This project involves analyzing a dataset containing information about movies, such as their titles, ratings, genres, production details, and more. The primary goal of this analysis is to gain insights into the movie industry, understand trends, and explore relationships between various attributes.
- Introduction
- Data Overview
- Analsysis Step
- Observations & Conclusions
The movie data analysis project focuses on exploring a dataset of movies to uncover patterns, trends, and relationships within the film industry. The project utilizes Python programming language and several data analysis libraries such as Pandas, Matplotlib, and Seaborn.
The dataset used in this project contains information about various movies, including attributes like titles, ratings, release dates, directors, genres, and production companies. Some of the key attributes include:
- Rotten Tomatoes link
- Movie title
- Movie information
- Critics' consensus
- Content rating
- Genres
- Directors
- Authors
- Actors
- Release dates
- Ratings (Tomatometer and Audience)
- Audience counts
- Production company
The project's analysis involves the following steps:
- Data Loading: Reading the dataset using Pandas.
- Data Cleaning: Handling missing values by dropping rows with null values.
- Exploratory Data Analysis (EDA): Visualizing the data to gain insights.
- Creating histograms and distributions for attributes like runtime, ratings, and counts.
- Analyzing the distribution of content ratings, comparing Tomatometer and Audience ratings, and observing movie release trends over the years.
- Exploring correlations between attributes using correlation matrices and heatmaps.
- Investigating top directors and actors with the highest movie counts.
- Studying movie counts based on runtime categories and content ratings.
- Analyzing top production companies and genres.
- Rotten and Fresh critics' ratings have a very similar distribution.
- Audience tends to rate movies more positively compared to critics, indicating that audiences are generally "nicer" in their evaluations.
- The majority of movies have an average runtime of around 106 minutes.
- Approximately 75% of movies have a runtime of 116 minutes or less.
- A significant number of movies are rated either R or PG-13.
- A surge in movie production occurred in the 2000s, indicating a boost in the industry.
- During the 2008-2012 period, possibly due to the economic crisis, there was a considerable decrease in movie productions. Similar trends were observed in 2020, likely attributed to the impact of COVID-19.
- There are no standout correlations among the analyzed attributes. One interesting observation is how the notion of longer movies not resonating well with audiences doesn't hold true.
- Release Year and Top Critics Count exhibit a moderate correlation, possibly due to more journalists shifting to careers as critics as the industry grows.
- Surprisingly, there's a lack of correlation between Release Year and Runtime, suggesting that movies' runtime trends are not closely linked to the passage of time.
- Among the top directors, there's no female director who ranks among the top 10 in terms of movie counts.

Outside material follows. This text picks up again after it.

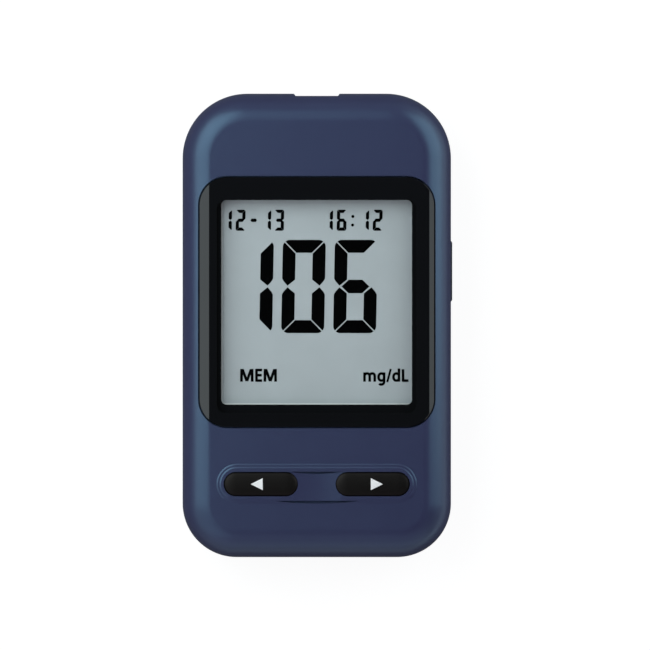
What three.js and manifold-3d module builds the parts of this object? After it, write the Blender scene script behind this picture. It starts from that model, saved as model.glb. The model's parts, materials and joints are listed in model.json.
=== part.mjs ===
// A hand-held blood glucose meter. It lies on its back with the display up: X runs across it,
// Y towards the end that takes the test strip, and Z up out of the display. The origin is the
// middle of the flat back. All sizes are in millimetres.
//
// A front and a rear cover close on a lapped seam, and four screws from the back clamp the
// circuit board between their bosses. The display stands on the board under a crowned window,
// two keys press on tactile switches, two coin cells lie behind a hinged door, and a thumb slide
// in the right-hand side drives a sprung arm that pushes the used test strip out of its port.

import * as THREE from "three";
import { mergeVertices } from "three/addons/utils/BufferGeometryUtils.js";
import Module from "manifold-3d";

const wasm = await Module();
wasm.setup();

// Counts: how many steps each kind of curve takes
const cornerSteps = 9;
const edgeSteps = 8;
const innerEdgeSteps = 4;
const smallCornerSteps = 4;
const endSteps = 10;
const crownSteps = 4;
const bossSides = 20;
const screwSides = 18;
const cellSides = 48;
const coilSteps = 8;
const coilSides = 5;

// One overrun serves every cut and every join that has to reach past a face
const overrun = 1;

// Coin cells and the bay that holds the two side by side; they set the width of the case
const cellDiameter = 20;
const cellThickness = 3.2;
const cellEdge = 0.4;
const cellCapInset = 1.15;
const cellCapStep = 0.3;
const cellSpacing = 0.7;
const bayEndGap = 0.55;
const bayRimGap = 0.4;
const bayToSide = 4;
const bayBottomMargin = 8.6;
const bayWall = 1.2;
const bayCorner = 1.5;
const dividerWidth = 5;

// Case outline
const caseWidth = 2 * (cellDiameter + bayEndGap + bayToSide) + cellSpacing;
const caseHeight = 86;
const topCornerRadius = 12.4;
const bottomCornerRadius = 10.4;
const frontEdgeWidth = 5.3;
const frontEdgeDepth = 6;
const rearEdgeWidth = 3.2;
const rearEdgeDepth = 4.4;
const sideWall = 2;
const rearWall = 1.8;
const seamChamfer = 0.2;
const lipThickness = 0.8;
const lipHeight = 1.2;
const lipGap = 0.12;
const lipBreak = 0.8;

// Layers from the back to the front face
const doorThickness = 1.4;
const doorToCell = 0.2;
const contactSpace = 0.8;
const bayFloor = 1;
const armClearance = 0.5;
const armThickness = 1.2;
const boardClearance = 1.3;
const boardThickness = 1.2;
const displayStandoff = 1.6;
const polarizerThickness = 0.2;
const glassThickness = 0.8;
const displayGap = 0.2;
const windowLedge = 0.8;
const tapeThickness = 0.15;
const windowThickness = 1.25;
const windowProud = 0.2;

// Display window and the display under it
const windowSideMargin = 2.9;
const windowTopMargin = 15.3;
const windowToButtons = 10.35;
const windowCorner = 5.4;
const windowGap = 0.12;
const windowBorderSide = 4.2;
const windowBorderEnd = 4.3;
const openingMargin = 0.4;
const openingCorner = 1.2;
const tapeMargin = 0.3;
const glassMargin = 0.8;
const glassLedge = 2.6;
const polarizerInset = 0.4;
const holderWall = 0.8;
const holderFit = 0.15;
const holderRest = 1.2;
const zebraThickness = 1.6;
const zebraEndMargin = 2;
const zebraFit = 0.3;
const locatorGap = 0.3;
const locatorThickness = 1;
const locatorHeight = 1.5;
const locatorLength = 24;

// Keys and their switches
const buttonWidth = 13.9;
const buttonHeight = 4.56;
const buttonPitch = 20.74;
const buttonRowMargin = 13.6;
const buttonGap = 0.18;
const buttonProud = 0.15;
const buttonFlange = 0.7;
const buttonFlangeThickness = 0.7;
const buttonFlangeGap = 0.3;
const buttonCrownWidth = 1.3;
const buttonCrownDepth = 0.5;
const buttonStemRadius = 1.3;
const padWidth = 36.9;
const padHeight = 7.3;
const padRise = 0.25;
const padSlope = 0.8;
const saddleWidth = 16;
const saddleHeight = 5.6;
const saddleDepth = 0.3;
const saddleDrop = 0.55;
const switchSize = 4.6;
const switchHeight = 1.3;
const switchBoreDepth = 1.1;
const plungerRadius = 1;
const plungerLength = 1.2;
const plungerGap = 0.15;
const plungerProud = 0.6;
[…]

- When it comes to top actors, only three women—Sandra Bullock, Meryl Streep, and Nicole Kidman—have appeared in more than 20 movies.
- Clint Eastwood stands out as a multi-talented individual who has acted in 28 feature films and directed a remarkable 50 films.
- There's a 55.16% probability that a movie will have a "Long" runtime. Additionally, there's a 44.54% probability that a movie will have a "Medium Long" runtime.
- There's a 26% chance that a movie with a "Long" runtime will have an "R" content rating.
- The likelihood of a movie having an "R" content rating is approximately 40.54%.
- The most popular movie genres, by a significant margin, are Drama, Comedy, and Action & Adventure, with film counts of 3789, 3725, and 3551, respectively.
- Among production companies, Paramount Pictures, Warner Bros. Pictures, Universal Pictures, 20th Century Fox, and IFC Films have produced the most movies.
- The rise of "Netflix": Netflix experienced rapid growth in movie production starting in 2016. By 2018, it surpassed other major studios with an impressive output of 60 movies.